Electrochemical processes in or on materials extend over different time scales, and that is what impedance spectroscopy makes use of. By applying the small AC voltage over the component to be measured, you slightly disturb the processes that occur in the component. The system would like to return to its ‘normal’ state, because that is where it feels most comfortable. The return to this undisturbed state or relaxation takes some time, and this duration – or its reverse: the frequency – is characteristic of the occurring process. Take a solid oxide fuel cell (SOFC) as an example. The transport of gases such as oxygen or hydrogen in the porous electrodes has a relaxation frequency in the order of magnitude of 1 Hz. For the reactions that occur at the cathode and anode, the relaxation frequencies are in the order of magnitude of 10 resp. 1000 Hz. The electronic and ionic conductivity in the electrolyte or electrodes relax at frequencies exceeding 1 MHz. In short: different processes have their own, characteristic frequency. If you perform a measurement over the entire frequency range from (less than) 1 Hz to (more than) 1 MHz, you can encounter all of these characteristic relaxation frequencies – and thus the processes that occur in the component. This way, the ‘black box’ has revealed its secrets – without having to open or destroy this ‘box’.
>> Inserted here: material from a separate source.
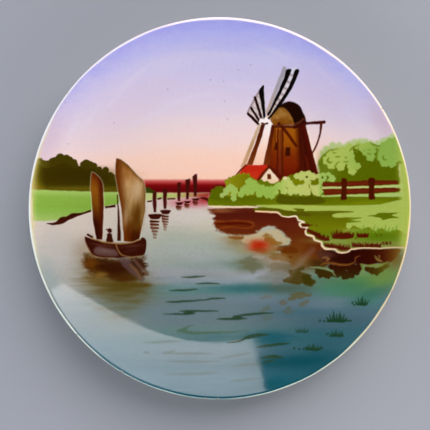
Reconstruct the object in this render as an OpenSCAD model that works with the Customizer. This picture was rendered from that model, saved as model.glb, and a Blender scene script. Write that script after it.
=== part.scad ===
// Souvenir wall plate: a glazed earthenware coupe plate, with a pierced foot ring and a loop of hanging wire.
// The plate lies face up, its standing edge on z = 0, its axis on Z and the top of its picture towards +Y.

/* [Plate] */
// Overall diameter of the plate
plate_d = 250; // [240:5:260]
// Height from the standing edge to the top of the rim
plate_h = 27; // [25:0.5:30]
// Diameter of the flat middle of the well
well_d = 112; // [104:2:120]
// Thickness of the ware under the well
well_wall = 4.6; // [4:0.1:5.5]
// Thickness of the ware at the rounded lip
lip_wall = 3.4; // [3:0.1:4]
// Slope of the rim where it meets the lip, in degrees
rim_angle = 33; // [28:1:38]
// Thickness of the fired glaze coats
glaze_t = 0.35; // [0.25:0.05:0.5]

/* [Foot ring] */
// Outside diameter of the foot ring
foot_d = 154; // [150:1:158]
// Width of the foot ring
foot_w = 5; // [4.6:0.1:5.6]
// Depth of the recess inside the foot ring
foot_h = 5.2; // [5:0.1:6]
// Radius of the foot ring's two bottom edges
foot_edge_r = 1.3; // [1:0.1:1.5]
// Radius of the fillets where the foot ring joins the plate
foot_root_r = 1.6; // [1.2:0.1:1.7]

/* [Hanging wire] */
// Diameter of the wire
wire_d = 1.2; // [1:0.1:1.4]
// Diameter of the two holes pierced in line through the foot ring
hole_d = 2.6; // [2.2:0.1:2.8]
// Distance of the holes from the middle of the plate, towards the top of the picture
hole_y = 61; // [58:1:63]
// Height of the holes above the standing edge
hole_z = 3; // [2.8:0.1:3.2]
// Half the width of the wire loop at the holes
loop_half_w = 57; // [57:1:59]
// Distance of the loop's point from the middle of the plate
loop_top_y = 103; // [101:1:106]
// Length of the twisted ends beyond the loop's point
twist_l = 10; // [8:1:12]

/* [Hidden] */
$fn = 96;

rim_steps = 24;         // straight steps along the curve of the rim
arc_steps = 10;         // steps in a lip or foot arc
lip_r = lip_wall / 2;
lip_centre = [plate_d / 2 - lip_r, plate_h - lip_r];
well_z = foot_h + well_wall;
well_r = well_d / 2;

// The face is flat to well_r, then climbs as a power curve that reaches the lip at rim_angle.
face_end = lip_centre + lip_r * [-sin(rim_angle), cos(rim_angle)];
rim_run = face_end[0] - well_r;
rim_rise = face_end[1] - well_z;
rim_power = tan(rim_angle) * rim_run / rim_rise;

foot_out = foot_d / 2;
foot_in = foot_out - foot_w;

wire_bend_r = 3;        // bends at the loop's two corners
bend_d = wire_d + 0.08; // the wire swells a little where it is bent
seat = 0.2;             // how far each straight runs into its bend
twist_d = 2 * wire_d;   // envelope of the two twisted strands
tip_gap = 0.15;         // how far each leg stops from the middle of the twist
rest_gap = 0.1;         // between the drooping twist and the surface the plate stands on

// How far along the rim a radius lies, from 0 at the well to 1 at the lip.
function along_rim(r) = max(0, (r - well_r) / rim_run);
function slope(r) = atan(tan(rim_angle) * pow(along_rim(r), rim_power - 1));
function wall(r) = well_wall - (well_wall - lip_wall) * pow(along_rim(r), 2);
// The point a depth below the face, square to it, at a radius of the face.
function below_face(r, depth) =
    [r + depth * sin(slope(r)), well_z + rim_rise * pow(along_rim(r), rim_power) - depth * cos(slope(r))];

function arc(centre, radius, from, to) =
    [for (i = [0:arc_steps]) let (a = from + (to - from) * i / arc_steps) centre + radius * [cos(a), sin(a)]];
function reversed(list) = [for (i = [len(list) - 1:-1:0]) list[i]];
function rim_radii(from) = [for (i = [0:rim_steps]) from + (face_end[0] - from) * i / rim_steps];

// Each line below runs at a depth inside the finished surface, from the middle of the face to the recess.
function face_line(depth) = concat([[0, well_z - depth]], [for (r = rim_radii(well_r)) below_face(r, depth)]);
function lip_top(depth) = concat(
    arc(lip_centre, lip_r - depth, 90 + rim_angle, 90), arc(lip_centre, lip_r - depth, 90, 0));
function lip_under(depth) = arc(lip_centre, lip_r - depth, 0, rim_angle - 90);

// The underside starts at the fillet of the foot ring. The fillet's centre is foot_root_r from both the
// underside and the ring, and root_r, the radius of the face above it, is found in a few steps.
function closer_root(r, steps) = steps == 0 ? r
    : closer_root(foot_out + foot_root_r - (wall(r) + foot_root_r) * sin(slope(r)), steps - 1);
root_r = closer_root(foot_out, 8);
root_centre = below_face(root_r, wall(root_r) + foot_root_r);
function under_line(depth) = reversed([for (r = rim_radii(root_r)) below_face(r, wall(r) - depth)]);
function foot_out_line(depth) = concat(
    arc(root_centre, foot_root_r + depth, 90 + slope(root_r), 180),
    arc([foot_out - foot_edge_r, foot_edge_r], foot_edge_r - depth, 0, -90));
function foot_in_line(depth) = concat(
    arc([foot_in + foot_edge_r, foot_edge_r], foot_edge_r - depth, -90, -180),
    arc([foot_in - foot_root_r, foot_h - foot_root_r], foot_root_r + depth, 0, 90),
    [[0, foot_h + depth]]);

// Where the coats stop: the two sides of the bare standing edge.
bare_out = [foot_out - foot_edge_r, 0];
bare_in = [foot_in + foot_edge_r, 0];

module pierced() {
    difference() {
        children();
        translate([-foot_out, hole_y, hole_z]) rotate([0, 90, 0]) cylinder(h = foot_d, d = hole_d);
    }
}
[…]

The degradation over time of an iron plate with a painted non-conductive corrosion-protection coating on it can be easily monitored by means of impedance spectroscopy. To do this, you expose the object at the side of the coating to a saline solution (or electrolyte) and measure it regularly, for example once a month. This involves applying an alternating voltage over a wide frequency range over the three-layer system electrolyte / coating / metal substrate and measuring the current through the system. By dividing the voltage and current, the impedance at each frequency is calculated.
The object that you measure is again a ‘black box’, of which you do not know what is inside or which electrochemical process occurs at which moment. To unravel the mystery of this ‘black box’, (with some experience) you com- pose a model that consists of several electrical resistors, capacitors and other electrical elements, and that mimics the system. With smart software, you can compare this equivalent electrical circuit with the measured impedance values. The smaller the difference between the model system and the experimental measurements, the better the model represents the actual situation, and the better you understand the underlying processes in the material.
Back to the example. Initially, when the painted coating is intact, you measure only the electrical resistance of the electrolyte (Relectrolyte), and the capacity (Ccoating) of the capacitor formed by the sandwich of the conductive metal and the electrolyte with in between the electrically insulating painted coating. Some time later, the coating has been damaged by the saline solution, and now the coating contains cracks or pores which extend to the metal substrate. At this moment you also measure the electrical resistance (Rcrack) of the electrolyte that has flowed into the crack or pore and fills it. Again some time later, the electrolyte has reacted to a certain extent with the metal surface of the substrate so that you measure a new phenomenon. Here the coating has released locally from the metal, and you measure a capacity and a resistance in the resulting cavity at the metal surface. The capacity (Cdouble layer) of a double layer capacitor is observed at the interface between the metal and the electrolyte. Depending on the location on the metal where electrons are needed or released for the corrosion reaction, there is a shortage or surplus of electrons, so that the surface layer is locally electrically charged. This charge is compensated by a layer of oppositely charged particles in the electrolyte, hence the term ‘double layer’. The measured resistance (Rcharge transfer) indicates the corroding interface. This resistance is known as the charge transfer resistance, and is a measure of the rate at which corrosion occurs, with the kinetically controlled charge transfer as rate-limiting step.
By following the values of the above resistors and capacities over time using impedance spectroscopy, you can say something about the quality of the corrosion-protection coating, and you know which of the processes are responsible for its deterioration and when they start to occur – so when you should do something about it. Impedance spectroscopy: a great way to link electrical models to physico-chemical processes.